What an utter waste of time.
Tom McCarthy is fast becoming the Kate Winslet of the literary world-so much of his work is exceptional, so now they nominate him based on the assumption that this book is good too (Yeah, Winslet, I’m coming for you. Nice accent in Steve Jobs)
I picked up McCarthy’s Satin Island because it was longlisted for the Man Booker Prize. There’s only been a few times where I profoundly disliked a book that received that honor, but this is one of them. Look, I love metaphors about life and society as much as the next bitch, but at a certain point, something actually has to happen. And for all of the Big Ideas and fancy window dressing, nothing of interest happened in this book. At one point, I actually closed the book and thought, “What if this book is supposed to be a parody, skewering the preferred obnoxious literary clichés from the latest crop of male, white authors? It’s gotta be that, right?” It wasn’t.
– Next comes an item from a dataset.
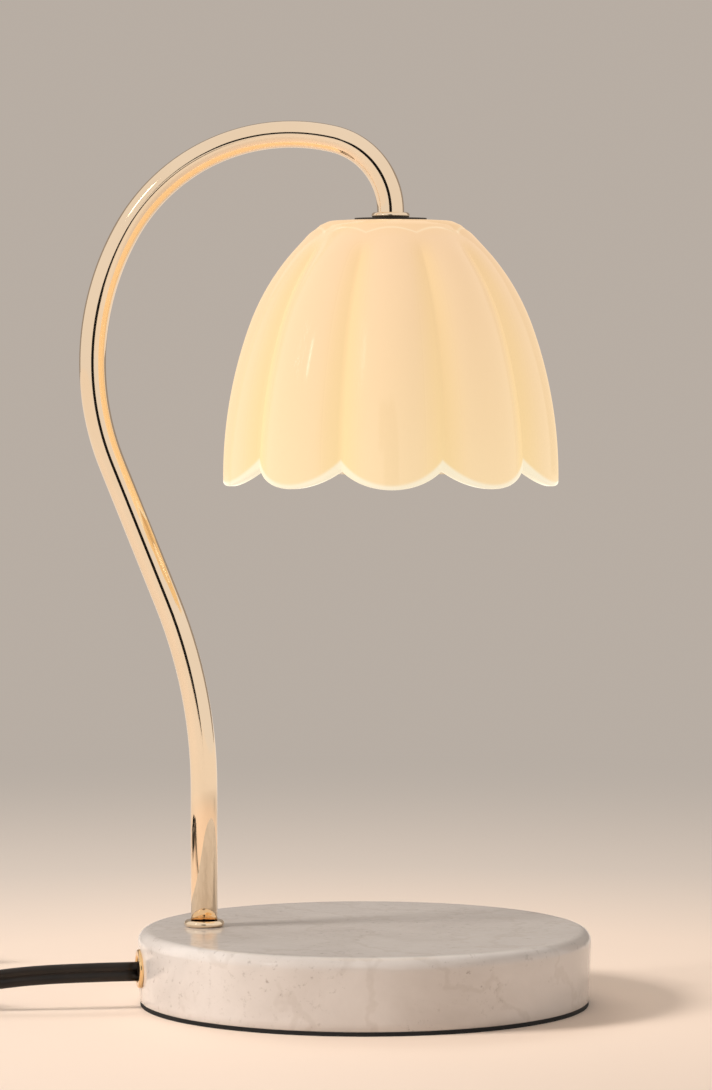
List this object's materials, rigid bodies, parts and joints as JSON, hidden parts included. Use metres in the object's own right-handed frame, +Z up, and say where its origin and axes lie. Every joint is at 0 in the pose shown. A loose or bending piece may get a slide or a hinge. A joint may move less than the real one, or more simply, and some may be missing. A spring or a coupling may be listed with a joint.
{
  "type": "candle warmer lamp",
  "caption": "Table lamp that melts a candle from above: round stone base, curved brass arm, fluted opal glass shade with a hidden bulb, inline dimmer and mains cord.",
  "frame": {"origin": "middle of the round base, on the surface it stands on", "axes": "+Z up; -Y towards the front, from which the arm rises at the left; the cord leaves towards -X"},
  "size_m": [0.3647, 0.1932, 0.3294],
  "materials": {
    "marble": "polished pale warm white marble with fine dark specks",
    "pad_foam": "thin black foam pad",
    "polished_brass": "mirror-polished pale gold plating",
    "opal_glass": "glossy cream opal glass, lit from inside",
    "black_washer": "thin black washer",
    "silicone_seal": "translucent silicone washer",
    "zinc_steel": "zinc-plated steel",
    "cup_metal": "satin gold lacquer",
    "white_ceramic": "unglazed white porcelain",
    "contact_bronze": "spring bronze",
    "lamp_glass": "clear pressed glass",
    "reflector_glass": "faceted aluminised glass",
    "cord_pvc": "glossy black PVC with a groove along it",
    "core_pvc": "insulated conductor",
    "nylon": "black nylon",
    "dimmer_plastic": "fine-textured black plastic",
    "knob_plastic": "black knob with a fluted edge",
    "circuit_board": "green fibreglass board"
  },
  "bodies": {
    "lamp": {"base_stone": "marble", "base_pad": "pad_foam", "arm_tube": "polished_brass", "arm_flange": "polished_brass", "base_washer": "zinc_steel", "base_nut": "zinc_steel", "cord_grommet": "polished_brass", "cord_stop": "nylon", "cord_inner": "cord_pvc", "core_live": "core_pvc", "core_neutral": "core_pvc", "shade_collar": "polished_brass", "shade_washer": "black_washer", "shade_seal": "silicone_seal", "shade_nut": "zinc_steel", "shade": "opal_glass", "holder_cup": "cup_metal", "holder_nut": "zinc_steel", "holder_ceramic": "white_ceramic", "holder_contacts": "contact_bronze", "cord_lead": "cord_pvc", "cord_link": "cord_pvc", "cord_coil": "cord_pvc", "cord_tail": "cord_pvc", "coil_tie": "nylon", "dimmer_lower": "dimmer_plastic", "dimmer_upper": "dimmer_plastic", "dimmer_board": "circuit_board", "dimmer_pot": "nylon", "dimmer_screws": "zinc_steel", "plug_body": "cord_pvc", "plug_blades": "contact_bronze"},
    "bulb": {"bulb_base": "white_ceramic", "bulb_reflector": "reflector_glass", "bulb_lens": "lamp_glass", "bulb_capsule": "lamp_glass", "bulb_pins": "zinc_steel"},
    "knob": {"dimmer_knob": "knob_plastic"}
  },
  "joints": [
    {"name": "bulb_twist", "type": "hinge", "parent": "lamp", "child": "bulb", "pos_m": [0.00968, -0.00093, 0.2514], "axis": [0, 0, -1], "range_deg": [0, 25]},
    {"name": "dimmer_turn", "type": "hinge", "parent": "lamp", "child": "knob", "pos_m": [-0.197, -0.024, 0.02], "axis": [0, 0, 1], "range_deg": [0, 270]}
  ]
}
Satin Island is about an anthropologist named U (really), who’s tasked by The Company (still really) to compile the “Great Report” an all-encompassing document meant to be “the first and last word on our age…name what’s taking place right now.” U goes about this by looking at maps at oil spills and studying suspicious skydiving deaths. Meanwhile, he’s sleeping with this chick who’s down for anything, except talking about her feelings (I think the only female character in the book, I don’t know. My brain has already started to evict the memories of this book). That thin plot only serves as an excuse for U to pontificate for a mercifully short 180 pages about the meaning of stuff. And things.
At the end of the day, I keep circling back to the same thought-what was the fucking point of this book? I have no idea.